Doing these brief stretches can help increase mobility and flexibility — now, and for years to come.
Marina Bourantonis started her yoga journey when she was 15 with the intention of soothing her emotional pain.
But after several accidents, it became a way to soothe her physical pain. By stretching and staying limber, Bourantonis noted that increased flexibility led to an increased feeling of wellness.
Now 41, Bourantonis owns the Thavma Yoga Studios in Sarasota and Lakewood Ranch with her husband, Athanasios. Through the practices she offers, she emphasizes improving flexibility while also building strength.
Few might think of stretching as a “workout,” but that doesn’t make it any less important than aerobic exercise or lifting weights.
“That yin and yang is where people should be playing,” Bourantonis said. “Extremes in anything aren’t good.”
As we age, we naturally become less flexible, said Dr. Laura Ottaviani, a rehabilitation specialist with Coastal Orthopedics. Although flexibility focuses on muscle tissue, tight muscles over time can lead to problems with joints and range of motion, which may eventually lead to pain.
“There is a lot of very complex muscular dysfunction that can lend itself to bone pain and muscle pain, especially as we get older, because we get a little more sedentary,” she said. “We can become quite stiff, and we don’t realize what’s happening.”
Although Ottaviani is usually treating people because they’re already experiencing pain, she encourages all of her patients — particularly those in their 20s, 30s and 40s, to establish an exercise routine that includes flexibility work.
“It might not be something your body needs now, necessarily,” she said, but as patients get older, “It’s only going to benefit you.”
Ottaviani often recommends yoga, she said, though she cautioned that older patients experiencing medical problems should see a doctor or specialist and work with them to establish an exercise routine specific to their body’s needs to avoid damage.
Bourantonis said those interested in yoga should find a qualified instructor and take a class in person, especially first-timers. That way, the instructor can check the person’s stance and offer modifications of stances to best suit the person.
She also said yoga can offer emotional benefits, too, by helping to release tension.
“We always feel like we’re not enough,” she said. “We need to learn to love ourselves and accept ourselves.”

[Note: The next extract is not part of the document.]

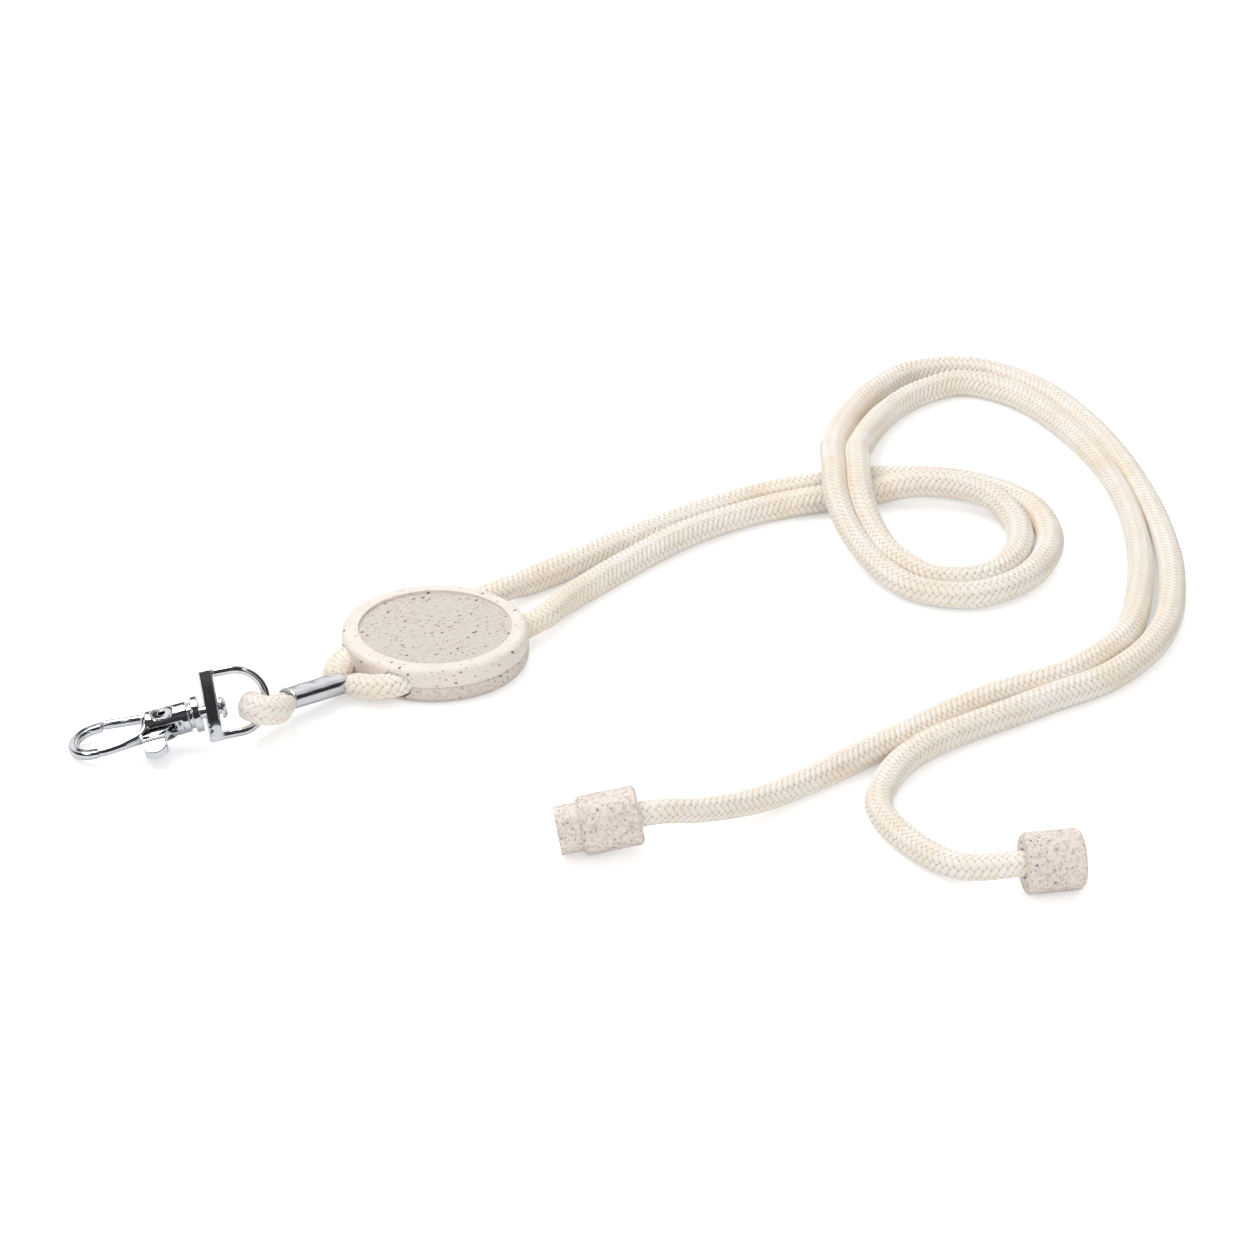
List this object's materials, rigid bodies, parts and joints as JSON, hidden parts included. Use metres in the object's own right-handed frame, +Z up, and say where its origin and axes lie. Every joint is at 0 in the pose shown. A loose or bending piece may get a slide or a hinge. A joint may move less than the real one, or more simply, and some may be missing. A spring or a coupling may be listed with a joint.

For newcomers who struggle to get into yoga — for physical limitations of for just a lack of interest — Bourantonis said to be persistent, and they will get hooked.
“Don’t let your limitations discourage you. Give it another try,” she said.
Try the stretches
Cat/Cow: On all fours, center your knees under your hips and your wrists under your shoulders. Let your belly drop, lifting the head toward the sky as you inhale. Exhale, arching your back up and letting the head drop.
Side stretch: With feet slightly apart, raise your arms overhead and lean to the side, feeling a stretch in the side body. Be careful to keep your ribs lifted and not to crunch and cave in on yourself.
Cross-legged twist: In a seated position with the legs crossed, place one handto the opposite knee. Keeping the back straight, place the other hand at the base of your spine and twist away from the hand on the knee, drawing a line with the chin to look over your shoulder.
Seated stretch: From a seated position with legs in front of you, hinge forward at the hips. Bend the knees as generously as necessary to keep the back straight and shoulders back and down.
Puppy dog: From all fours, with knees centered under hips, walk the palms forward until the arms line up with the ears and rest the forehead on the floor.